Since they are frozen, you may want to leave them out for a bit to let them soften up.  Then scoop out with spoon and eat the sweet flesh part.  I was surprised at how sweet they were, almost like maple syrup.  The skin is edible too, but I haven’t tried it yet.

sapote

In India and Thailand, they are usually made into drinks mixed with sweet condensed milk and ice.  Or just blend with milk and sugar to make a shake.  The fruit itself is so sweet, it’s like a good desert in  fruit. In Thai they are called “lamut” pronounced “lamoot”.  In Singapore, they are referred to as “chiku” fruit.

They grow in hot tropical climate.  Sapota can be found growing wild in the forests of southern Mexico and northern Central America.  Also refer to as both Sapodilla and mamey.  I have had Mexican ice cream (paleta) made with mamey and it is the best ice cream ever.  They usually sell out really fast too.

mammey_tree_lHere is a better picture of sapota or mamey tree.  Photo from Daleys Fruit Tree Nursery in Australia.  Daleys has many different varieties of mamey or Sapota to chose from as well.  It a looking neat tree, remind me of Papaya tree too.

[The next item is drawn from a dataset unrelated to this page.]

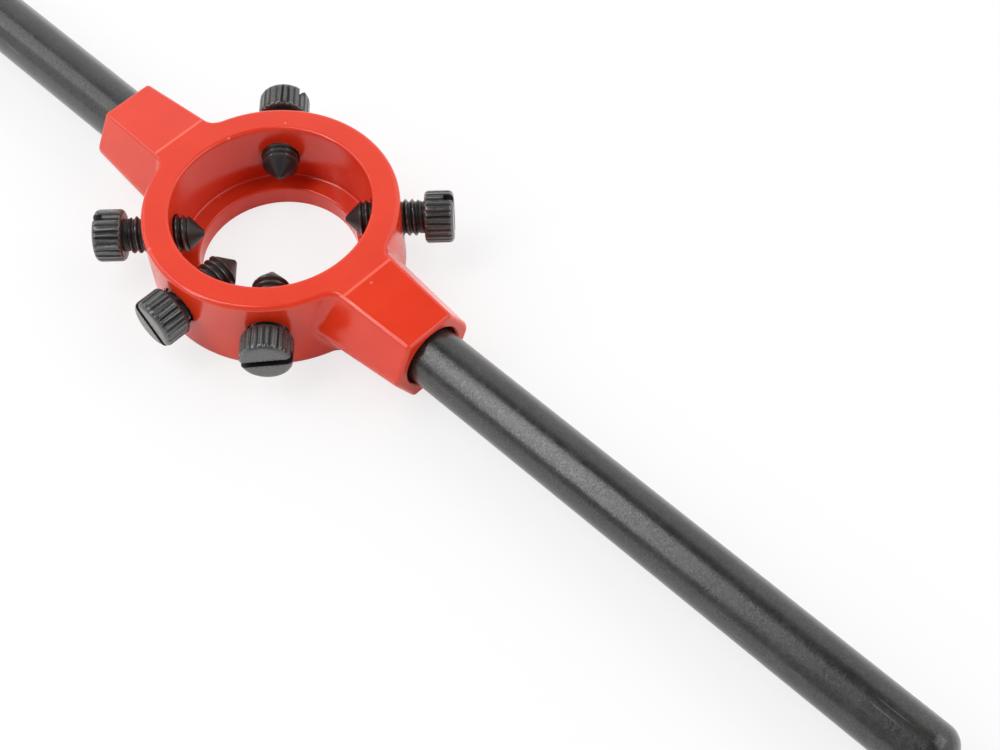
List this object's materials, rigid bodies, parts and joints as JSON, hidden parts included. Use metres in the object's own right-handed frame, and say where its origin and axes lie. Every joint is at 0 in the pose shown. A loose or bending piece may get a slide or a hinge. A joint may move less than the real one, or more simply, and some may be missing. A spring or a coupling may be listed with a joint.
{
  "type": "die stock handle",
  "caption": "Die stock: red cast ring with sloped six-sided arms, black screwed-in handle rods and knurled, slotted, cone-point screws that hold and adjust a round threading die.",
  "frame": {"origin": "centre of the die seat, where the ring's axis crosses the face that the die lies on", "axes": "+Z along the ring's axis out of the die's mouth, +X the way the right-hand handle rod points, -Y towards the screw that enters the die's slot"},
  "size_m": [0.2494, 0.0472, 0.014],
  "materials": {
    "red_enamel": "gloss",
    "black_oxide_rod": "satin",
    "black_oxide_screw": "satin"
  },
  "bodies": {
    "holder": {"die_holder": "red_enamel", "handle_left": "black_oxide_rod", "handle_right": "black_oxide_rod"},
    "slot_screw": {"slot_screw": "black_oxide_screw"},
    "closing_screw_left": {"closing_screw_left": "black_oxide_screw"},
    "closing_screw_right": {"closing_screw_right": "black_oxide_screw"},
    "holding_screw_left": {"holding_screw_left": "black_oxide_screw"},
    "holding_screw_right": {"holding_screw_right": "black_oxide_screw"}
  },
  "joints": [
    {"name": "slot_screw_travel", "type": "slide", "parent": "holder", "child": "slot_screw", "axis": [0, 1, 0], "range_m": [-0.0074, 0.0004]},
    {"name": "closing_screw_left_travel", "type": "slide", "parent": "holder", "child": "closing_screw_left", "axis": [0.7071, 0.7071, 0], "range_m": [-0.0047, 0.0031]},
    {"name": "closing_screw_right_travel", "type": "slide", "parent": "holder", "child": "closing_screw_right", "axis": [-0.7071, 0.7071, 0], "range_m": [-0.0074, 0.0004]},
    {"name": "holding_screw_left_travel", "type": "slide", "parent": "holder", "child": "holding_screw_left", "axis": [0.7071, -0.7071, 0], "range_m": [-0.00485, 0.00295]},
    {"name": "holding_screw_right_travel", "type": "slide", "parent": "holder", "child": "holding_screw_right", "axis": [-0.7071, -0.7071, 0], "range_m": [-0.0048, 0.003]}
  ]
}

I used to always buy the canned version of Sapota. But the last few Aroy-D cans I bought tasted horrible. It was bland and did not taste like real fruit, more liked sugared cardboard. So I never bought them again.

whitesapote1

This photo I took of the White Sapote from the International Rare Fruit Orchard in San Jose, Ca.  Not related to the Sapota, but name sound similar.  This fruit is also popular in Central America.  They are best eaten when ripen and are said to be very sweet, like sugar.  the inside is also added to ice cream and milk shake as well.  In Mexico, they are believed to have a soporific effect, meaning it makes you sleepy.

Other interesting Sapota fact:  chicle, the basis for chewing gum is made from the milky latex of this tree.  It has a caramel-like, sweet flavor somewhat to maple syrup or brown sugar.  Source from Oregon State University  here.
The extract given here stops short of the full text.